Martin Walker, on the other hand, was born in June of 1809 in Hubbardton, Vermont. He received a better education than Frink’s bare introduction to literacy, and, as a youngster, joined the drygoods firm of A.W. and O.M. Hyde. He stayed with the firm until about 1836 when the Hydes sold their company. Leaving Hubbardton, he moved to the New York state capital, Albany, where he worked in the office of the Baker & Walbridge stage line. After Walbridge died, Walker bought his interest, changing the name of the firm to Baker & Walker.
Sensing the west might offer better opportunities, in 1838, Walker, too, sold out his Eastern stage interests and moved west to Chicago. There he met Frink, and a partnership between the two soon developed.
Frink had first partnered in Chicago with John S. Trowbridge. Trowbridge had established a stage line to compete with Temple, but after Frink decided to buy Temple out, Trowbridge elected to join Frink. Some local histories suggest that a man by the name of Fowler briefly joined the company, which was reportedly renamed Frink, Fowler & Trowbridge. Within months, however, Frink joined with Charles K. Bingham to form Frink, Bingham & Company. The company operated under that name for a couple years.
Walker, after arriving in Chicago, quickly joined Frink’s enterprises. In the 1839 Chicago city directory, Walker is listed as a mail contractor working for Frink & Walker, although the stagecoach company by that name would not be officially established for another year. The same directory lists both Bingham and Frink as principals in Frink, Bingham & Company.
It’s possible Frink and Walker partnered to secure the all-important mail contracts – stage companies could not exist without them –which could then be subcontracted out, a lucrative practice. As Walker’s 1874 obituary noted, he had “been known to make a margin as high as $10,000 and as low as $5” on mail bid subcontracting.
Walker gradually worked his way deeper into the stagecoach portion of Frink’s business. On June 1, 1840, newspapers announced that “The co-partnership heretofore existing between John Frink, Charles K. Bingham, and Martin O. Walker” was dissolved and that the new partnership of John Frink, Martin O. Walker and Curran Walker had been established, with the new firm to be called Frink, Walker & Company.

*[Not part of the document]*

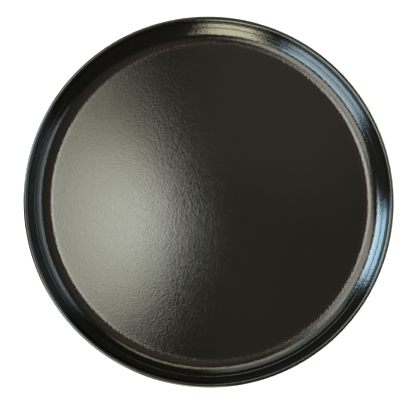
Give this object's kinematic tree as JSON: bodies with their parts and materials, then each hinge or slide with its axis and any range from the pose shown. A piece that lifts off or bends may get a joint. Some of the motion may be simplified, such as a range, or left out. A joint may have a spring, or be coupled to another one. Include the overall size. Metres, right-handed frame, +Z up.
{
  "type": "gold pan",
  "caption": "Shallow round pan in dark satin-finished sheet steel, with a flat floor, a short flared wall with a pressed crease, and an edge rolled over a stiffening wire.",
  "frame": {"origin": "centre of the pan's flat underside, on the surface it rests on", "axes": "+Z up along the pan's axis, out of its open mouth; X and Y lie in the plane it rests on"},
  "size_m": [0.356, 0.356, 0.018],
  "materials": {
    "dark_enamel": "satin brown-black baked coating with a fine grain, rubbed through to brown steel along the rim",
    "bare_wire": "drawn steel wire, dull and lightly oiled"
  },
  "bodies": {
    "root": {"pan_shell": "dark_enamel", "rim_wire": "bare_wire"}
  },
  "joints": []
}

Frink later recalled that he was a principal in Frink, Walker & Company until 1849 when the firm’s name changed to John Frink & Company. Although his name was no longer on the company, Walker’s financial interest continued. Frink said his dealings with Walker dissolved for good in 1856.
In March of that year, Frink apparently persuaded the Cook County State’s Attorney to charge Walker with perjury over testimony given in a lawsuit in which Frink was one of the defendants. Walker gave a crucial bit of evidence in that case, resulting in a $15,000 judgment against Frink and several others involved in the destruction of a printing press and type owned by Alfred Dutch, publisher of The Commercial Advertiser, a Chicago newspaper. During his perjury trial testimony, Frink said of Walker: “I have a very great disrespect for Mr. Walker.” Added witness E.D. Wadsworth: “The only man I ever heard question Mr. Walker’s character was Mr. Frink.”

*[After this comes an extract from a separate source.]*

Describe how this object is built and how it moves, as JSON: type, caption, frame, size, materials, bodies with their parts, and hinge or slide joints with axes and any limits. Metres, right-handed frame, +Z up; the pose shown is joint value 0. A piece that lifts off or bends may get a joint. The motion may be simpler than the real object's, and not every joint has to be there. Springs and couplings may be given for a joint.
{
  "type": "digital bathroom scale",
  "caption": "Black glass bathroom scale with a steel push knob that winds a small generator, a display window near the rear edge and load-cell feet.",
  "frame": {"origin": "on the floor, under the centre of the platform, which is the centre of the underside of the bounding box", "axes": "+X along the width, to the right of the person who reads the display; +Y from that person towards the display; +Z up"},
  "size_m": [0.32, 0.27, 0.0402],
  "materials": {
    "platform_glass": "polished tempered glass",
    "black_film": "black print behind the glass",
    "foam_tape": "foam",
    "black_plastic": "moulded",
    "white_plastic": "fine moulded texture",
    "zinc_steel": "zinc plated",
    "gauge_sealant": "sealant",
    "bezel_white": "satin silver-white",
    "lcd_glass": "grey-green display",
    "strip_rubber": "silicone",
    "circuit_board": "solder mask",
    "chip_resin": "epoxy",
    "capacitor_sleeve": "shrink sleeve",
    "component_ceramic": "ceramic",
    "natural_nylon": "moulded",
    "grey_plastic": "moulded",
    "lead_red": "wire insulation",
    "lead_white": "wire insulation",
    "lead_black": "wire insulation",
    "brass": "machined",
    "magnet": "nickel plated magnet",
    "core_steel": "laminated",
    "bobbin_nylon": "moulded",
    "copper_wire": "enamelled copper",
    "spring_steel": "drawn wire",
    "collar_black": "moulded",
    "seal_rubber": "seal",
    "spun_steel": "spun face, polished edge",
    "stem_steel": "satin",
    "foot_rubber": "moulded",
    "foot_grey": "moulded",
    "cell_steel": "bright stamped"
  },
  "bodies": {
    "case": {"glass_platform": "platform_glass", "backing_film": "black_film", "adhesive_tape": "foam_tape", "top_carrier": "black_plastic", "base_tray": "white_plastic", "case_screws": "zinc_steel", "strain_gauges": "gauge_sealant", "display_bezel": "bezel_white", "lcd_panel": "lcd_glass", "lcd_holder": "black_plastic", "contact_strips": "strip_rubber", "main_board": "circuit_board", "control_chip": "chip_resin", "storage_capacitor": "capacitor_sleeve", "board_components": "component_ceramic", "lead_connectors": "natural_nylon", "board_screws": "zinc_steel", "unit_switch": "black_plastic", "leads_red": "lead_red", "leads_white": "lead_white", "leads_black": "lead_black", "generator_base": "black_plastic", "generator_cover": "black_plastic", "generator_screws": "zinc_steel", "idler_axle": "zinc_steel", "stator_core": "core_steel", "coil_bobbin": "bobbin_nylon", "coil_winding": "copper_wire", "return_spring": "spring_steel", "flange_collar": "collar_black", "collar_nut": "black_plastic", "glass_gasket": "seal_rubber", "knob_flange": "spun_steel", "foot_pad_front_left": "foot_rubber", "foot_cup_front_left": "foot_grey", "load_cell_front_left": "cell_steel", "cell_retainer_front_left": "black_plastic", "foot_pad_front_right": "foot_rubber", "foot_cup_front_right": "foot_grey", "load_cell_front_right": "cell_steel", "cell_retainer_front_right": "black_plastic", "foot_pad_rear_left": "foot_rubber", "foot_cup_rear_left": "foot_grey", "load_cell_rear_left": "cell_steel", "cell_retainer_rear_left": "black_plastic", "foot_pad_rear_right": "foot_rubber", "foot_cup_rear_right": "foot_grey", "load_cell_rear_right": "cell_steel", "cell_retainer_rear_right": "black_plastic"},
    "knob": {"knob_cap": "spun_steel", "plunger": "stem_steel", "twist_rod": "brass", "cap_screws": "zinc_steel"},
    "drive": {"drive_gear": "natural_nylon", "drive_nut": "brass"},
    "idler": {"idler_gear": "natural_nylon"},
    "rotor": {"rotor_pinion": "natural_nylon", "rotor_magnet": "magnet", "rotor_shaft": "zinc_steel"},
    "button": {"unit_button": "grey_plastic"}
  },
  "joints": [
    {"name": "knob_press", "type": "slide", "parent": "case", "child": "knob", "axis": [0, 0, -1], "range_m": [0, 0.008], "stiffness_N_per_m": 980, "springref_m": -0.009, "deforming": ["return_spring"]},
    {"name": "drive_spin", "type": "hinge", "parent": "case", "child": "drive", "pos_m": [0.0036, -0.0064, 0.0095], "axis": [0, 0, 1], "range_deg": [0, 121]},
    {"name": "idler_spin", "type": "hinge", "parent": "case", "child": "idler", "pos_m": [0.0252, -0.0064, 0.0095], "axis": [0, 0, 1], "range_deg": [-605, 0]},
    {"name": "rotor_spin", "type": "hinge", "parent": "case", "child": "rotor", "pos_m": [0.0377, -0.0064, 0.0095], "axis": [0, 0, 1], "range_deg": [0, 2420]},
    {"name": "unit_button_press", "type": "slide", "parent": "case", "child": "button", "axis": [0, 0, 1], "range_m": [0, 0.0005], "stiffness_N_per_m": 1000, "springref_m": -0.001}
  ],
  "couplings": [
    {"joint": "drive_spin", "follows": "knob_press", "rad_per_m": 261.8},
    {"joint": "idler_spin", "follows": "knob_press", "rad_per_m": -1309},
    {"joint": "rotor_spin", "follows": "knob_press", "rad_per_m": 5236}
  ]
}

Frink died two years later at the age of 65, estranged from his wife and eldest son. Walker lived on until 1874, surviving the reverses of the Chicago Fire to die one of Chicago’s wealthiest business owners. Neither was beloved, Frink described by contemporaries as having an “arbitrary and uncontrolled will,” while Walker was baldly described in his obituary as “a very unpopular man. His disposition was pugnacious.” Those, however, were the very qualities the frontier required. While their partnership didn’t survive, their legacy – the early development of Chicago’s overland transportation network – certainly did.